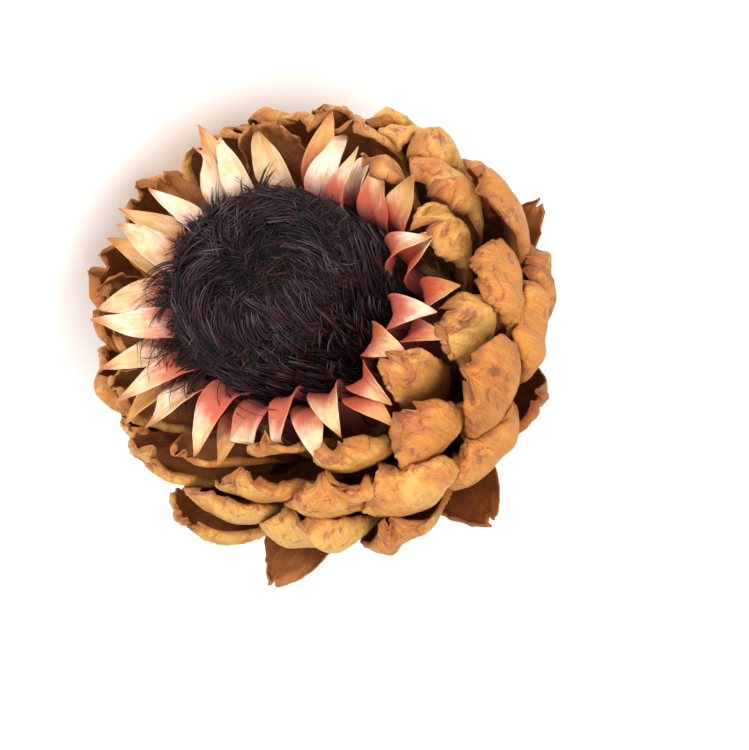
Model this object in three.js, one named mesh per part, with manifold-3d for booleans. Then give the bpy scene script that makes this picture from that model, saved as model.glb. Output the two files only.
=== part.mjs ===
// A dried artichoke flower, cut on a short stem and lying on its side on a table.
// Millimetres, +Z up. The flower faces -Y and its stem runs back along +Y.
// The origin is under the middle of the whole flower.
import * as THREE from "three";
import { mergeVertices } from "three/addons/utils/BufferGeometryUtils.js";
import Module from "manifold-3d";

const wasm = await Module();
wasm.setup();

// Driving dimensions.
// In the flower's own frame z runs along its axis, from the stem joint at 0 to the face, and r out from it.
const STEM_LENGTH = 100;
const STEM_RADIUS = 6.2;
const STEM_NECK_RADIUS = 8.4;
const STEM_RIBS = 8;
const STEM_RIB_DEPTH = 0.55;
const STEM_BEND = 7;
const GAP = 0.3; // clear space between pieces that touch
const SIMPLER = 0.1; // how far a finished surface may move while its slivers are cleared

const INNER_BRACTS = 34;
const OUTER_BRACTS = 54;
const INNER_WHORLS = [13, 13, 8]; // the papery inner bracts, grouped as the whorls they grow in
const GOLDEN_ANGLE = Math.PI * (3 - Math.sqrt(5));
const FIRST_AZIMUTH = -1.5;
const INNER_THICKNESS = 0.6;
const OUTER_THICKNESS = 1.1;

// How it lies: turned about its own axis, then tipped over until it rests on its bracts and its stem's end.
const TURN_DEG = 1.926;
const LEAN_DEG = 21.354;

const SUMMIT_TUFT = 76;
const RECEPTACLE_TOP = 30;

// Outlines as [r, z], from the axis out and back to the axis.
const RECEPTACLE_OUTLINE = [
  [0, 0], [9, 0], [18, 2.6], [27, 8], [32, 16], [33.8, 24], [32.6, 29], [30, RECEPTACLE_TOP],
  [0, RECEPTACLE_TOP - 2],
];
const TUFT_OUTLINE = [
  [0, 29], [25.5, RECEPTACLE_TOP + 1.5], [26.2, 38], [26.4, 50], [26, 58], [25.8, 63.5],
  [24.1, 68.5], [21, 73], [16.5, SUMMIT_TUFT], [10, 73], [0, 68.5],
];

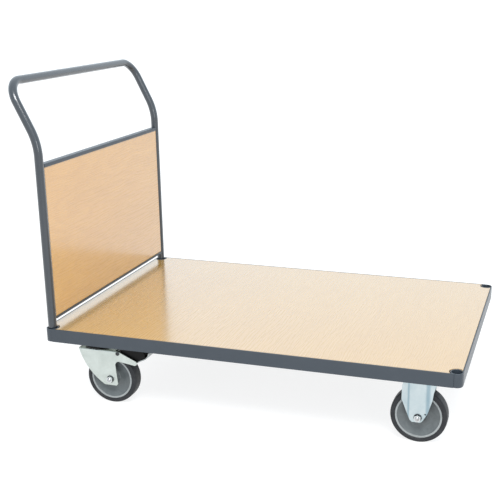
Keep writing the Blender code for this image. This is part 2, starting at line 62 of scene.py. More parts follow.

◇ ◇ ◇

TO BE DONE
Please copy, word for word, every line from the first line of the records through the line containing "wasm.setup();", with both of those lines included and nothing else.

TASK SOLUTION
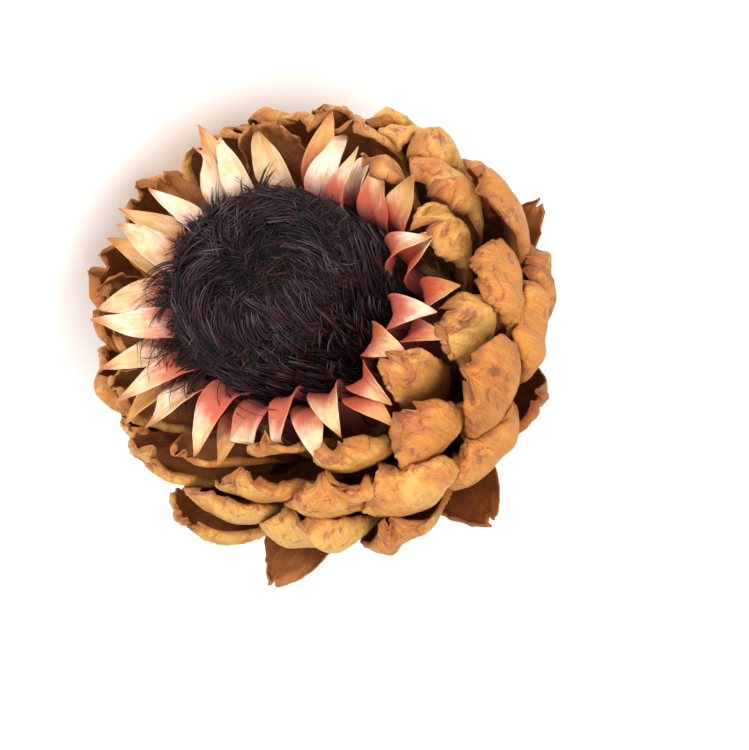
Model this object in three.js, one named mesh per part, with manifold-3d for booleans. Then give the bpy scene script that makes this picture from that model, saved as model.glb. Output the two files only.
=== part.mjs ===
// A dried artichoke flower, cut on a short stem and lying on its side on a table.
// Millimetres, +Z up. The flower faces -Y and its stem runs back along +Y.
// The origin is under the middle of the whole flower.
import * as THREE from "three";
import { mergeVertices } from "three/addons/utils/BufferGeometryUtils.js";
import Module from "manifold-3d";

const wasm = await Module();
wasm.setup();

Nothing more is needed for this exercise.